A minha Maria - que não é santa mas cura-me - está ali na porta ao lado, com certeza nua, a desejar que termine esta prosa para lhe dedicar outro tipo de versos, escritos à língua. Pudesse eu abreviar este texto numa só palavra e lucrar tanto como se escrevesse em todos os Homens. Podia ser a palavra amor, sexo ou pátria, tanto faz. O problema é o director do jornal, esse gigante atraente, que só me dá os cinquenta euros quando concluir este texto.
Para mal de mim, na redacção estão a exigir muito, pedem-me que meta sangue nas palavras, rodízios de amor, triangulações de amor. Para bem de mim, os cinquenta euros fazem-me cá um jeitaço danado, dá para ressuscitar pela milésima vez.

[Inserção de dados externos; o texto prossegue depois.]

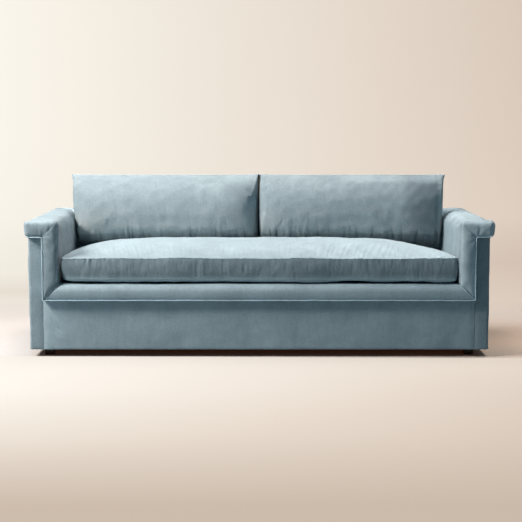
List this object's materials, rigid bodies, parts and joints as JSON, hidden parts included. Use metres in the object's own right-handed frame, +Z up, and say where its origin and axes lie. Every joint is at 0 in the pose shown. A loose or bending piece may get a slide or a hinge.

E depois a minha Maria que não é Maria que vai com as outras, está ali deitada, a sonhar com hortelãs, a adocicar a pele para que a minha boca fique doce também. Espera-me assim, com os desejos todos reunidos ao centro, a torcer-se para ambos os lados. Bem, tenho de ir. Lamento não ter escrito todos os pormenores de uma vida, mas ainda assim gostaria de sair de cabeça erguida, a haver aqui pelo menos um verso que sirva para letrinha de canção, um sonhar, um pouco de tinta fresca para pintar o tempo. Mas por favor, depois deste texto não me atirem à cara a fraqueza aqui descrita, nem façam troça da minha Maria que, coitada, também ela precisa dos cinquenta euros para se governar. Não é muito nem é pouco. São cinquenta euros a abrir um sorriso. É o preço que a minha Maria leva para que possa dizer que ela é minha e eu sou dela. Pelo menos esta vez, esta noite, porque amanhã é outro dia e eu, cronista insaciável, tenho de ir varrer estradas pelo dia fora. E quando chegar a noite, por esta mesma hora, escreverei à minha Manuela, à Paula, à Teresa, ou então à minha Joaninha do quarteirão mais abaixo, que todas me amam e me querem, pelo módico preço de uma crónica. Não é muito nem é pouco. São cinquenta euros, e é tudo o que peço, para ser feliz por mais ou menos três quartos de hora.